Announcing the sale of Futuris yesterday, Elders Limited managing director Malcolm Jackman said Elders would book a further loss of $28 million on completion of the sale to Clearlake.
But if it was a poor deal for Elders, it was a good one for Clearlake.
“They’re fortunate to be buying at a good time, from their perspective,” Mr de Wit said.
“There is obviously a lot of hangover effect from the Ford announcement, and we are coming off the back of a VE Commodore run-out, so you can imagine the business has a lot of upside from here.”Mr de Wit said having a new owner would present some big possibilities for Futuris, both in terms of internal growth and through acquisitions.
“This acquisition opens up a whole new field for us.
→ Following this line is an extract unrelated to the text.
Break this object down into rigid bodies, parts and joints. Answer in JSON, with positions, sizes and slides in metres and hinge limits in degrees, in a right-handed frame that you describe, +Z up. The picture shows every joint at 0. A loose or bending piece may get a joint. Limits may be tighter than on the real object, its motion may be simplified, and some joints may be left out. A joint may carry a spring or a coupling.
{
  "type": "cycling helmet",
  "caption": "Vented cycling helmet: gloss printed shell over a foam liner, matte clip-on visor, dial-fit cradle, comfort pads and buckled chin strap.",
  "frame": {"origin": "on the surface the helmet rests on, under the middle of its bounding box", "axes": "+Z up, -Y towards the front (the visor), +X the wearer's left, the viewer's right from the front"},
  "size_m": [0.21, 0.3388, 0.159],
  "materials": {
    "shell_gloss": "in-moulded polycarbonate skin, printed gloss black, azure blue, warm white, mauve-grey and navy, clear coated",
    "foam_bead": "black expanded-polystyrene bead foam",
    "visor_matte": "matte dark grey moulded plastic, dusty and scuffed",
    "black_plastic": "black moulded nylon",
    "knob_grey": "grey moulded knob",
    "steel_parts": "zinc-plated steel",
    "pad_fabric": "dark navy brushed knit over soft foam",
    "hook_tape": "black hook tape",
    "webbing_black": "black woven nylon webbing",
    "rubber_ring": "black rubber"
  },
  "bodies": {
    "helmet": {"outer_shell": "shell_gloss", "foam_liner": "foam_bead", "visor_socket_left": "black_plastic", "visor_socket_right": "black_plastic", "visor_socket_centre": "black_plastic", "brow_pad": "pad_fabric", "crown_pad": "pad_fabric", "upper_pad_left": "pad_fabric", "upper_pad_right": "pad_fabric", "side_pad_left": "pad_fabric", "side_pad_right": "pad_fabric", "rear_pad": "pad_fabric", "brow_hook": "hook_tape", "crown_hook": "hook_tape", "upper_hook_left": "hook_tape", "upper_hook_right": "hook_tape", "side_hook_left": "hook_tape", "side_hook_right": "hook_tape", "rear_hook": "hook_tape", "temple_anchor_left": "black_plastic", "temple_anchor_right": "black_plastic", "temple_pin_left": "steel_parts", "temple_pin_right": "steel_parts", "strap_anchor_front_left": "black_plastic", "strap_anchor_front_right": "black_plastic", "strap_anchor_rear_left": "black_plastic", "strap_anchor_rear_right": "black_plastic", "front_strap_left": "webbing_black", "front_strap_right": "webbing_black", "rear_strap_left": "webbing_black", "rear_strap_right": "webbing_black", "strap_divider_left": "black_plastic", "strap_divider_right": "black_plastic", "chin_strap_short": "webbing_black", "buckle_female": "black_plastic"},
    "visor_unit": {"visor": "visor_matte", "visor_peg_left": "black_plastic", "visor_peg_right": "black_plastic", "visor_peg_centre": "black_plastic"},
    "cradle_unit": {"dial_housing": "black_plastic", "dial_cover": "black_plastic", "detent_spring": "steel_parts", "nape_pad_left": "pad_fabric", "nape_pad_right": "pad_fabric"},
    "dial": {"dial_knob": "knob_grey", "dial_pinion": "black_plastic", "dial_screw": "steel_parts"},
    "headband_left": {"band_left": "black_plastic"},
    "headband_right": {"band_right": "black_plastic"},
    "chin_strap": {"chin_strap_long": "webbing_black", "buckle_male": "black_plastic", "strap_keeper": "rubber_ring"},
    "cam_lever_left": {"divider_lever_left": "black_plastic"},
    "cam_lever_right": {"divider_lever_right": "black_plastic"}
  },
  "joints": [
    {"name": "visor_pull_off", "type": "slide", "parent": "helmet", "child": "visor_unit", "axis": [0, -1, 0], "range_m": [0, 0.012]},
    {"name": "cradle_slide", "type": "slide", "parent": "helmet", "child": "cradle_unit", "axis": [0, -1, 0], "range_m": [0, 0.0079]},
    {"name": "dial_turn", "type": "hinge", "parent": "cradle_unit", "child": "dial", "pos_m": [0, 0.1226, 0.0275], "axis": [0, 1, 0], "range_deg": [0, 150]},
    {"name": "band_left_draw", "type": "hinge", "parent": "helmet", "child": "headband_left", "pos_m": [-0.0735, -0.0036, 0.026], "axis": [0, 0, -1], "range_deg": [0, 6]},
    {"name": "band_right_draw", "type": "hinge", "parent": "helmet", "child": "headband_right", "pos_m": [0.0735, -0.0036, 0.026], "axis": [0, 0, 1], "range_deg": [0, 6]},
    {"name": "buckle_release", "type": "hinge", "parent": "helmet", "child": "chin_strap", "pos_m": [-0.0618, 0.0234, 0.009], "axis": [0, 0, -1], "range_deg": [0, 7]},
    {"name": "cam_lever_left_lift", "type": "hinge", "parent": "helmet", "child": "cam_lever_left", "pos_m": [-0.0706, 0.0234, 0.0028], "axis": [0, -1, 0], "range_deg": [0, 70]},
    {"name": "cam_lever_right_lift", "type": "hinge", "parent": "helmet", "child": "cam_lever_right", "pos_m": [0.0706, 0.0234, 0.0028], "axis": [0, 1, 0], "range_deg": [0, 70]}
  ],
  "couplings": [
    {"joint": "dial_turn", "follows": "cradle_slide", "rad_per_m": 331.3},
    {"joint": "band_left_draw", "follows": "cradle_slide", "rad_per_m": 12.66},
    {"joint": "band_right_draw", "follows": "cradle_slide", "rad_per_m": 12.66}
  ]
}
We will be able to use our cash flows for our businesses, not for servicing Elders’ debt,” Mr de Wit said.
While Futuris has been able to establish joint-venture and wholly owned manufacturing operations in recent years in Thailand (two), China (four) and the US (one), Mr de Wit said it had all “been done on a shoestring”.
“Definitely, access to capital has been an issue in the past,” he said.
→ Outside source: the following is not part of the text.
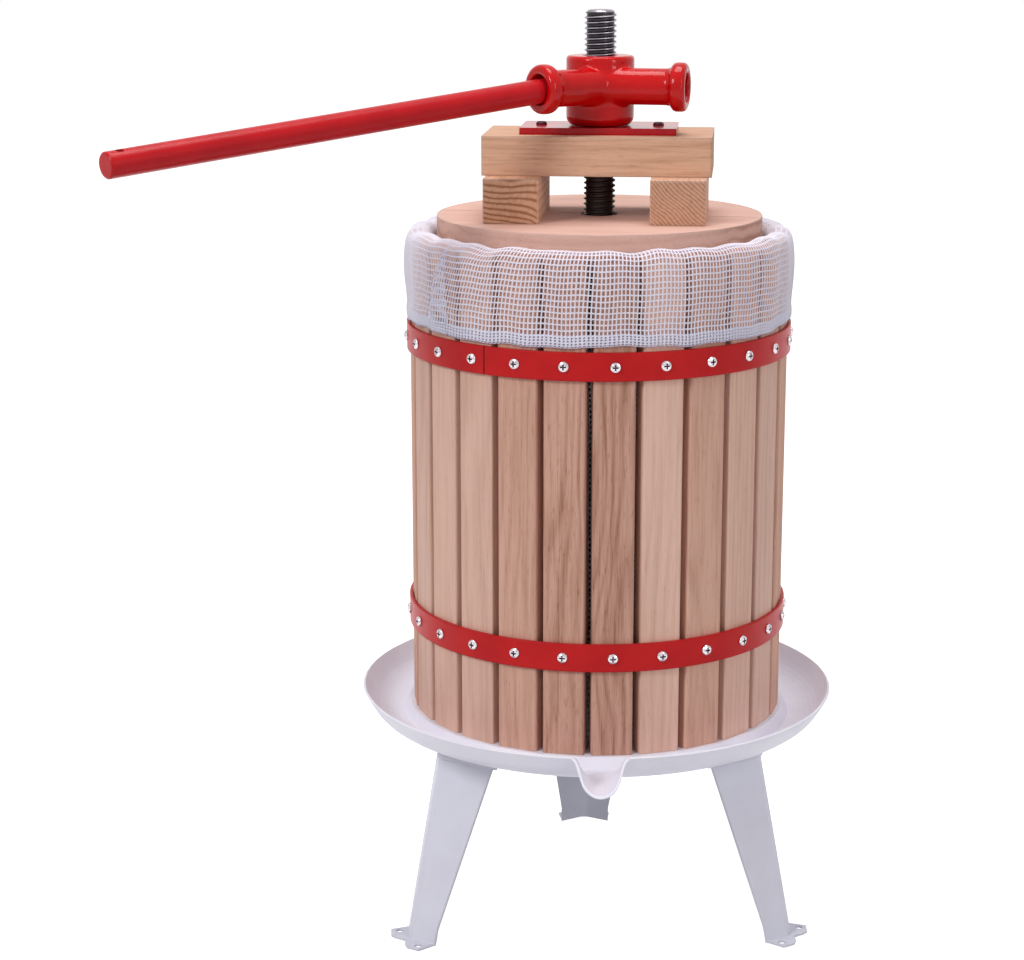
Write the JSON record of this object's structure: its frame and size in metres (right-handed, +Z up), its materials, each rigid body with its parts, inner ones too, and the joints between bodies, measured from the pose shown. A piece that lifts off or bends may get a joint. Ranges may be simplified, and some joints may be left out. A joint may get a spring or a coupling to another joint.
{
  "type": "basket press",
  "caption": "Hand basket press for fruit: slatted wooden basket with steel bands and a net bag on a three-legged spouted tray, pressed by a screw head with a bar handle.",
  "frame": {"origin": "on the floor, on the basket's axis, at the centre of the circle through the foot holes", "axes": "+Z up along the spindle, -Y towards the side of the juice spout, +X to the right when the spout is seen from the front"},
  "size_m": [0.5119, 0.4809, 0.713],
  "materials": {
    "white_powder_coat": "smooth satin powder coat",
    "zinc_steel": "zinc plated, satin",
    "spindle_steel": "bare steel thread, oiled",
    "beech": "sanded, bare, pinkish",
    "beech_pale": "sanded, bare, pale",
    "beech_brown": "sanded, bare, brown with dark grain",
    "beech_tan": "sanded, bare, tan",
    "red_enamel": "gloss enamel",
    "red_gloss": "high gloss enamel over a casting",
    "bright_screws": "bright plated",
    "dark_screws": "dull, dark",
    "white_net": "open square net, folded"
  },
  "bodies": {
    "frame": {"tray": "white_powder_coat", "leg_brackets": "white_powder_coat", "leg_front_left": "white_powder_coat", "leg_front_right": "white_powder_coat", "leg_rear": "white_powder_coat", "leg_bolts": "zinc_steel", "leg_nuts": "zinc_steel", "spindle": "spindle_steel", "spindle_washers": "zinc_steel", "spindle_nuts": "zinc_steel"},
    "basket": {"stave_01": "beech", "stave_02": "beech_pale", "stave_03": "beech_brown", "stave_04": "beech", "stave_05": "beech_pale", "stave_06": "beech_brown", "stave_07": "beech", "stave_08": "beech_pale", "stave_09": "beech_brown", "stave_10": "beech", "stave_11": "beech_pale", "stave_12": "beech_brown", "stave_13": "beech", "stave_14": "beech_pale", "stave_15": "beech_brown", "stave_16": "beech", "stave_17": "beech_pale", "stave_18": "beech_brown", "stave_19": "beech", "stave_20": "beech_pale", "stave_21": "beech_brown", "stave_22": "beech", "stave_23": "beech_pale", "stave_24": "beech_brown", "stave_25": "beech", "lower_band": "red_enamel", "upper_band": "red_enamel", "lower_band_screws": "bright_screws", "upper_band_screws": "bright_screws", "straining_bag": "white_net"},
    "press_stack": {"board_front": "beech", "board_rear": "beech_pale", "block_left": "beech_tan", "block_right": "beech_tan", "cross_beam": "beech_tan", "thrust_plate": "red_enamel", "plate_screws": "dark_screws"},
    "head": {"press_head": "red_gloss"},
    "handle": {"handle_rod": "red_gloss"}
  },
  "joints": [
    {"name": "basket_lift", "type": "slide", "parent": "frame", "child": "basket", "axis": [0, 0, 1], "range_m": [0, 0.03]},
    {"name": "press_slide", "type": "slide", "parent": "frame", "child": "press_stack", "axis": [0, 0, 1], "range_m": [-0.05, 0]},
    {"name": "head_turn", "type": "hinge", "parent": "press_stack", "child": "head", "pos_m": [0, 0, 0.628], "axis": [0, 0, 1], "range_deg": [-4500, 0]},
    {"name": "handle_slide", "type": "slide", "parent": "head", "child": "handle", "axis": [-0.7585, -0.6463, -0.0834], "range_m": [0, 0.028]}
  ],
  "couplings": [
    {"joint": "press_slide", "follows": "head_turn", "m_per_rad": 0.00063662}
  ]
}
“We will (now) have access to a greater capital pool. We have not had access to such an opportunity for some time.”Mr de Wit said Futuris had been limited in the size of seating contracts for which it could tender.
“There will be more projects and bigger projects available to us now. We will be able to open our arms and start to bid for some big contracts.”And he said future growth might not only come from winning extra work.
“Clearlake will now be able to look for acquisition opportunities for Futuris.
That’s a possibility that opens up,” he said.
“Under the past ownership, that was not a possibility.”Mr de Wit said Futuris currently had around 730 employees in Australia, including the 210 at Campbellfield, and emphasised the broad nature of the work at the Ford site involves “a lot of non-automotive work, and a lot of Toyota work”.
“That plant does not just do Ford work – we make Toyota components in there, seats for Queensland Rail for trains, Bombardier, Woven Image, eWood we make out of there, Microheat water heaters,” he said.
“The vast majority of business in that plant is Ford, but there are other things going on in that facility as well.
“In fact, we are wanting to grow that and we will still have some employment requirements.
“How successful we are in growing some of these other areas will determine how many of the 200 or so we can retain and protect.
“Fortunately, we have three years to work on that.” Apart from the possibility of winning new seat contracts around the world and perhaps growing by acquisition, Mr de Wit said Clearlake directors were interested in the new seat technology Futuris has invented in conjunction with the AutoCRC.
“I think Clearlake are extremely excited about the prospects of the business, and some of those new technologies that hopefully we can find a home for, could be game-changers,” Mr de Wit said.
“In fact, I was with Clearlake last week in the US and talking to a car company about the knitted seats so, fingers crossed, one day we will get some traction on that.”The new seat is formed by knitting a manmade fibre, which can be shipped flat to an assembly plant before being pulled over a seat-shaped form and heated.
This triggers the impregnated setting agent in the fibre, forming a hard seat.
Hard points for mounting motors and hinges are bonded into the knitted seat during setting, and the seat can be trimmed as normal on the outside, and stay hollow on the inside. It can save around 10kg a vehicle.
Other participants in the research were the CSIRO, Deakin University, UniSA and Melbourne’s RMIT.